Heat the olive oil in a wide shallow pot.
Add the chopped leeks and celery and sweat over medium heat 6-5 minutes until lightly softened. Add the semolina/cornmeal, turmeric and water and bring to a boil.
Add the lemon juice and season with salt and sugar to taste. Simmer over low heat while working on the fried florets.
For the fried florets:
Heat oil for deep frying in a small pot. Crack the eggs to a bowl and whisk well, mix flour and salt in a bowl.
Coat the steamed florets with flour, then dip in the egg batter until evenly coated.
Fry in 2-3 batches for 3-4 minutes or until nicely golden. Remove to dry paper towel using tongs or a slotted spoon (you can also move the florets directly to the sauce).
Add the fried florets to the simmering sauce.

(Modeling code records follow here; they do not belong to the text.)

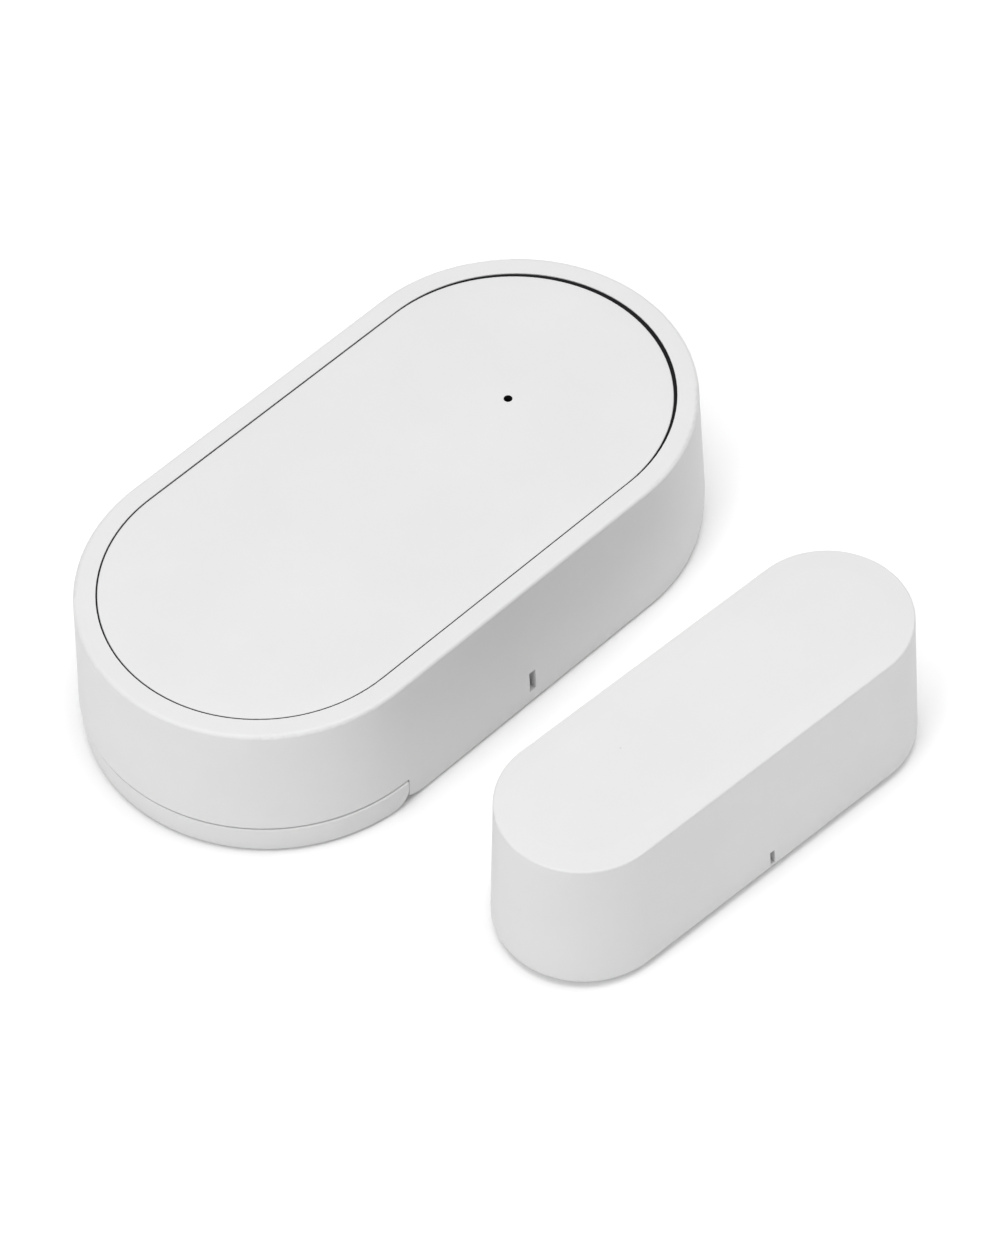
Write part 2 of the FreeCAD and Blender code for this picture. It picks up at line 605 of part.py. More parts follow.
def contact_spring(name, x, y, toward):
    """Coil spring of round wire that stands on a contact plate and points along X."""
    body = new_body(name)
    wire = sketch(body, name + "_wire", "XZ_Plane", 0)
    lift = D["spring_wire_rad"] + 0.02
    wire.addGeometry(Part.Circle(Vector(D["spring_rad"].value, lift.value, 0), Vector(0, 0, 1),
                                 D["spring_wire_rad"].value), False)
    size(wire, "Radius", 0, D["spring_wire_rad"])
    place_point(wire, 0, 3, D["spring_rad"], lift)
    rise = D["spring_len"] - 2 * lift
    coil = feature(body, "AdditiveHelix", name + "_coil", wire)
    coil.ReferenceAxis = (wire, ["V_Axis"])
    coil.Mode = "pitch-height-angle"
    bind(coil, Pitch=rise / D["spring_turns"], Height=rise)
    return move(body, x, y, D["cell_z"], Vector(0, 1, 0), 90 * toward)


keep(contact_spring("spring_near", near_plate_x + D["contact_thick"], D["cell_y"], 1),
     "spring_near")
keep(contact_spring("spring_far", far_plate_x, -D["cell_y"], -1), "spring_far")


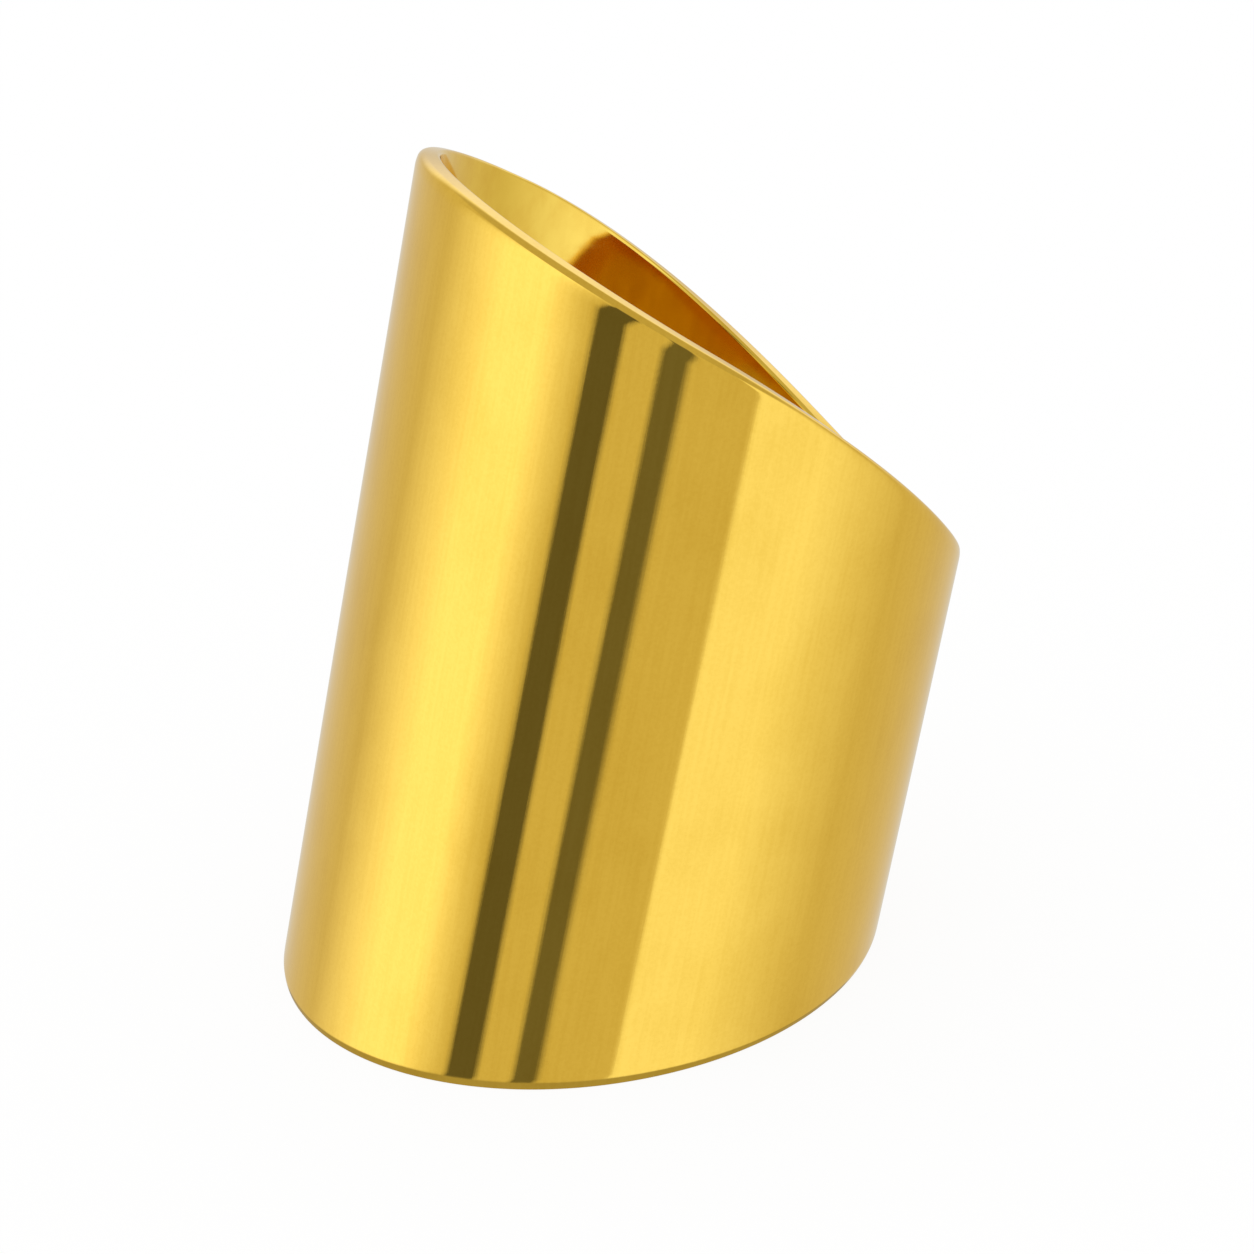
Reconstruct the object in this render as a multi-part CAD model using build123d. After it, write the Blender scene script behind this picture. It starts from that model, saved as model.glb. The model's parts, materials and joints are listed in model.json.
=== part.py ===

Continue cooking over medium heat, uncovered, over medium-low heat for 15-25 minutes or until completely the florets are tender (but are not mushy) and the sauce liquid has thickened a bit.
Taste the sauce and adjust seasoning in necessary with salt or sugar more sugar (the sauce must be sour!)).
Serve warm or at room temperature, alongside couscous or rice.
Keeps refrigerated for 4-5 days (and tastes even better after a night in the fridge).